Pemilihan sistem irigasi yang tepat memerlukan pertimbangan cermat terhadap banyak faktor, termasuk jenis tanaman, kondisi tanah, topografi lahan, iklim, ketersediaan air, biaya investasi, biaya operasional, dan tenaga kerja. Kombinasi beberapa jenis sistem juga sering diterapkan untuk memaksimalkan efisiensi dan adaptasi terhadap kondisi spesifik di suatu lahan pertanian.

Ilustrasi Sistem Irigasi Tetes
Visualisasi irigasi tetes yang menyalurkan air langsung ke akar tanaman.
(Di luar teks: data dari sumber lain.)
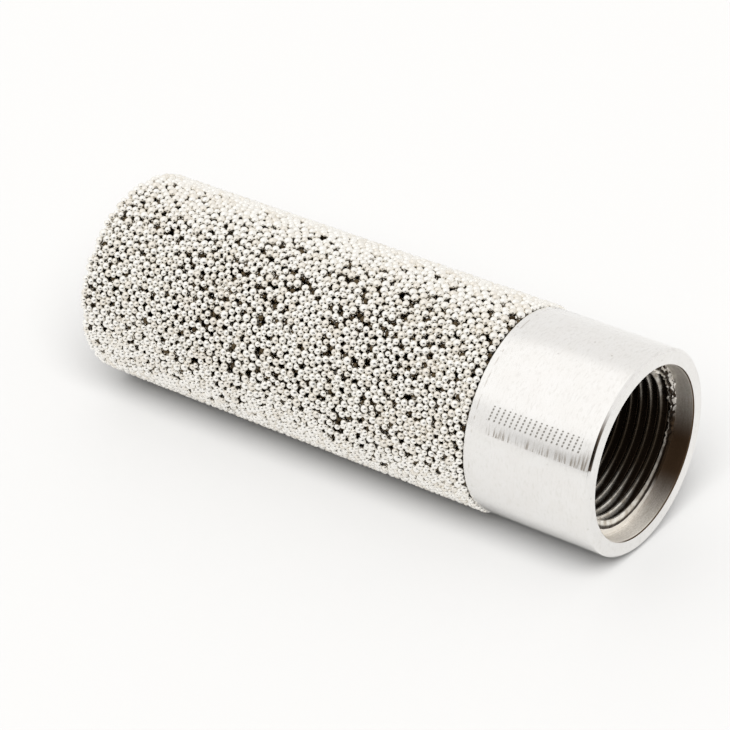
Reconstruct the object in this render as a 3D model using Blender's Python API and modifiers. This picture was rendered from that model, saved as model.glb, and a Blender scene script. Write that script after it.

Komponen Utama Sistem Irigasi: Dari Sumber hingga Tanaman

Sebuah sistem irigasi yang berfungsi dengan baik adalah orkestrasi kompleks dari berbagai komponen yang bekerja sama untuk mengalirkan air dari sumbernya hingga ke akar tanaman. Memahami setiap bagian penting untuk desain, instalasi, dan pemeliharaan yang efektif.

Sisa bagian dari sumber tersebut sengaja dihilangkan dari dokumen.